I noted all the Bernie buttons worn by performers and listeners. Ochs would’ve found a kindred spirit in Bernie Sanders, whose anti-Iraq War platform reflects the message of Ochs’ “There but for Fortune,” written in 1963 and popularized the following year by Joan Baez :

“Show me the country where the bombs had to fall.

Show me the ruins of the buildings once so tall,

And I'll show you a young man with so many reasons why,

There but for fortune, go you or I…”

Ochs was a gifted writer who dropped out of journalism school just a month before graduation at Ohio State University and headed to the Greenwich Village folk music scene of the 1960s. Lucky for us he did.
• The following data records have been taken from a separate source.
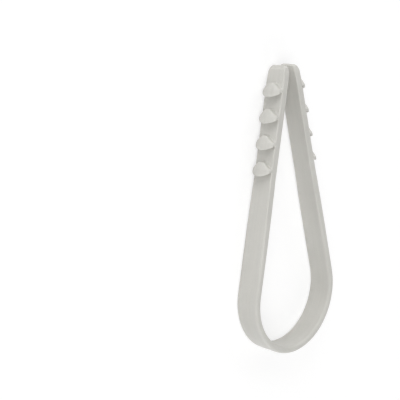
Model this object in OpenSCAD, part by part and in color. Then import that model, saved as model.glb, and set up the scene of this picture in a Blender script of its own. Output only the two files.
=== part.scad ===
// Push-in cable clamp, moulded in one piece: a flat strap bent into a loop that holds a round
// cable, with two barbed legs that are pressed together and pushed into a drilled wall hole.
// The clamp lies on the edge of its strap: X across the loop, +Y towards the tips, Z up.
// Millimetres. The origin is under the middle of the clamp, in the plane that it lies on.

/* [Loop] */
// Diameter of the round cable that the loop holds
cable_d = 21.2; // [12:0.2:36]

/* [Strap] */
// Thickness of the strap
strap_t = 1.5; // [1:0.1:1.8]
// Width of the strap
strap_w = 5.4; // [5.2:0.1:9]
// Radius that rounds the long edges of the strap
strap_edge_r = 0.6; // [0.2:0.05:0.65]

/* [Legs] */
// Straight length of each leg, from the end of the loop's arc to the tip
leg_len = 45.2; // [38:0.1:70]
// Gap between the flat inner faces at the tips
tip_gap = 1; // [0.6:0.1:4]
// Width of a leg along its barbs
plug_w = 4.5; // [4:0.1:5]
// Length over which a leg widens from the last barb to the strap's full width
widen_len = 16; // [3:0.5:18]

/* [Nose] */
// Width of a leg at its very end
tip_w = 2.9; // [1:0.1:3.4]
// Width where the blunt end meets the slender nose
nose_w = 3.7; // [3.5:0.1:4]
// Length of the blunt end
tip_len = 0.4; // [0.2:0.1:1]
// Distance from the tip to where the leg has its full width
nose_len = 3.2; // [2:0.1:4]
// Length of the bevels on the outer and inner face at the tip
bevel_len = 0.9; // [0.5:0.1:2]
// Depth of the bevel on the outer face
bevel_out = 0.45; // [0.1:0.05:0.5]
// Depth of the bevel on the inner face
bevel_in = 0.2; // [0.1:0.05:0.3]

/* [Barbs] */
// Number of barbs on each leg
barb_count = 4; // [1:1:5]
// Distance from one barb to the next
barb_pitch = 5.1; // [4:0.1:6]
// Distance from the tip to the outermost point of the first barb
first_barb = 5.9; // [5.5:0.05:7.5]
// How much further from the tip the other leg's barbs are, so that the rows are staggered
barb_stagger = 0.6; // [0:0.1:1]
// Diameter over the barbs when both legs are pressed together
barbs_d = 6.4; // [5.6:0.1:6.8]
// Diameter over the barbs' blunt front ends
barb_front_d = 5.2; // [4:0.1:5.5]
// Length of a barb along the leg
barb_len = 3; // [2:0.1:3.5]
// Width of a barb's front end
barb_nib = 1; // [0.4:0.1:2]
// Half of the angle at which a barb widens from that end
barb_spread = 52; // [40:1:60]
// Slope of the undercut below a barb, from square to the leg
barb_undercut = 40; // [10:1:45]

/* [Hidden] */
$fn = 96;

seat_r = cable_d / 2;
mid_z = strap_w / 2;
edge_r = min(strap_edge_r, 0.45 * strap_t);

// The legs are tangent to the loop, and lean in until their tips leave tip_gap between them.
tip_reach = sqrt(seat_r * seat_r + leg_len * leg_len);
gap_angle = asin(tip_gap / 2 / tip_reach);
lean = round(1000 * (asin(seat_r / tip_reach) - gap_angle)) / 1000;
tip_y = tip_reach * cos(gap_angle) + (strap_t - bevel_out) * sin(lean);
seat_y = (seat_r + strap_t - tip_y) / 2;

// From the last barb each leg widens, and goes on widening until it is the whole strap.
last_barb = first_barb + barb_stagger + (barb_count - 1) * barb_pitch;
widen_end = min(last_barb + widen_len, leg_len - strap_w);
widening = (strap_w - plug_w) / 2 / (widen_end - last_barb);

// A barb's top is turned around the middle of the inner face. It rises by barb_belly of its
// whole rise over the first half of its length.
crest_r = barbs_d / 2;
front_r = barb_front_d / 2;
barb_belly = 0.8;

// Section of the strap: x outwards from the inner face, y across the width
module strap_section() {
    translate([0, edge_r]) square([strap_t, strap_w - 2 * edge_r]);
    translate([edge_r, 0]) square([strap_t - 2 * edge_r, strap_w]);
    for (x = [edge_r, strap_t - edge_r], y = [edge_r, strap_w - edge_r])
        translate([x, y]) circle(r = edge_r);
}

// The loop's arc, from just past its lowest point to the end of the leg
module half_loop() {
    past = 5;
    rotate_extrude(angle = 90 + lean + past, start = -90 - lean - past)
        translate([seat_r, 0]) strap_section();
}

// Along a leg: x outwards from the inner face, y across the width, z from the tip to the loop
module leg_strap() {
    linear_extrude(leg_len)
        translate([0, -mid_z]) strap_section();
}

// The leg's outline from outside: blunt tip, slender nose, even width at the barbs, widening
module leg_outline() {
    half = [
        [tip_w / 2, 0],
        [nose_w / 2, tip_len],
        [(nose_w + 2 * plug_w) / 6, (2 * tip_len + nose_len) / 3],
        [plug_w / 2, nose_len],
        [plug_w / 2, last_barb],
        [plug_w / 2 + widening * leg_len, last_barb + leg_len]
    ];
    other = [for (i = [len(half) - 1:-1:0]) [-half[i][0], half[i][1]]];
    translate([-1, 0, 0])
        rotate([90, 0, 90])
            linear_extrude(crest_r + 2) polygon(concat(half, other));
}

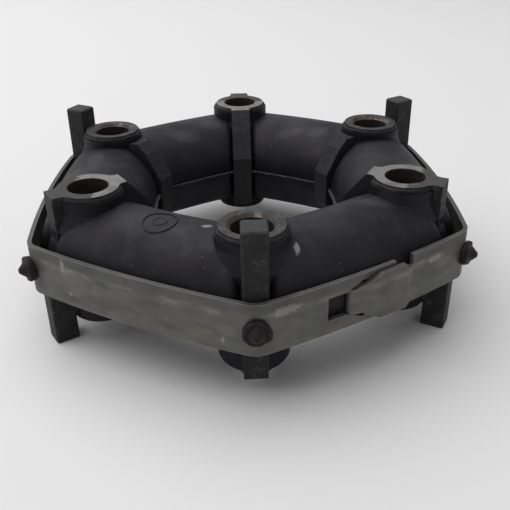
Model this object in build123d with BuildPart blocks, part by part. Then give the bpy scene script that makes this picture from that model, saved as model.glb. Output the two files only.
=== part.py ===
# Six-bolt flexible disc coupling: a rubber ring moulded on to six cast inserts that face up and down
# in turn, held in by a hooked steel band. Millimetres, +Z up, the origin on the axis at the mid-plane.
import os
from math import asin, cos, degrees, radians, sin, sqrt, tan

from build123d import *

# The ring of corners
corner_count = 6
corner_step = 360 / corner_count
corner_names = ["front", "front_right", "back_right", "back", "back_left", "front_left"]
first_corner_angle = -90.0  # the front corner, whose tang points up
pitch_radius = 65.0  # bolt circle

# Cast insert: bush, web plate and tang in one piece
bore_diameter = 14.2  # clearance for an M14 bolt
bush_diameter = 22.0
mating_height = 25.5  # mid-plane to the bare machined face
collar_height = 24.5  # mid-plane to the ring face on the tang side
lead_in = 1.2  # chamfer of the bore on the tang side
deburr = 0.3  # chamfer of the bore on the mating face
plate_thickness = 8.2
inner_fin = 2.0  # how far it runs past the bush, on the mating face
outer_fin = 3.6  # how far it runs past the bush, on the mating face
fin_blend = 3.0  # fillet between the fins and the bush
rib_depth = 15.5  # bush wall to the plate's inner edge at the mid-plane
rib_flat = 6.5  # half height of that upright edge
rib_knee = (9.0, 17.0)  # distance past the bush and height where the edge turns steeper
rib_neck = (5.0, 22.0)  # distance past the bush and height where it meets the shoulder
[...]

There, in close proximity to Dylan, Baez and other rising singer/songwriters, Ochs penned the anthems of the anti-war movement: “I Ain’t Marching Any More,” “Draft Dodger Rag,” “Power and Glory,” “What’s That I Hear?” etc.

Most of the attendees and performers were old enough to have grown up with Ochs’ music with the exception of Betsy Moore-Robinson, who admitted that she was “too young” to have remembered Ochs, but that didn’t stop her from doing Joni Mitchell and Richard Farina covers that electrified the audience. “My influences?” said Moore-Robinson. “The Beatles, Carole King, Janis Ian and everything else from then on!”

The occasion of the tribute was the 40th anniversary of Ochs’ death. The prolific singer/songwriter committed suicide in 1976, one year after the Vietnam War ended. He was 36. At the time, I mistakenly attributed Ochs’ death to a career crisis. The music scene had shifted from folk to pop, from coffee houses to stadiums, and Ochs didn’t make the transition.

I also thought Ochs couldn’t adapt to the shift in the cultural landscape. The Revolution never happened. The war was over, there was a Republican in the White House and former hippies were scrambling to get their MBAs. I was wrong on all counts.

We now know that Phil Ochs was bipolar, a condition that wasn’t officially recognized by the medical community until 1980. Ochs’ father, a physician, also suffered from the same syndrome and had been hospitalized several times. During Ochs’ lifetime, the illness was called manic-depression, and there was no effective treatment. Patients received little help financially because Congress refused to recognize manic depression as a legitimate illness.

Ochs also suffered from alcoholism, a form of self-medication common among those afflicted by the syndrome, along with drug abuse. By the time Ochs was officially diagnosed in 1976, it was too late. He hung himself that year. (Note: Political and social activist Abbie Hoffman, a friend of Ochs who also suffered from bipolar disorder, committed suicide with a drug overdose in 1989.) According to the Brain & Behavior Research Foundation, 5.7 million American adults currently have bipolar disorder.

The musical tribute to Phil Ochs benefitted the Philadelphia Interfaith Hospitality Network (PIHN), an organization of diverse congregations that provide shelter and support to homeless families in the Northwest and Northeast. “We made $260  for the PIHN,” said Naylor. “Considering the small size of the place, that's more than I thought we could get.”

Malelani (Mal-eh-lahn-e), 6734 Germantown Ave., is a coffee house that offers tasty Mediterranean-style cuisine with Open Mic nights on weekends. No cover. No minimum. BYOB. More information at 267-766-2396.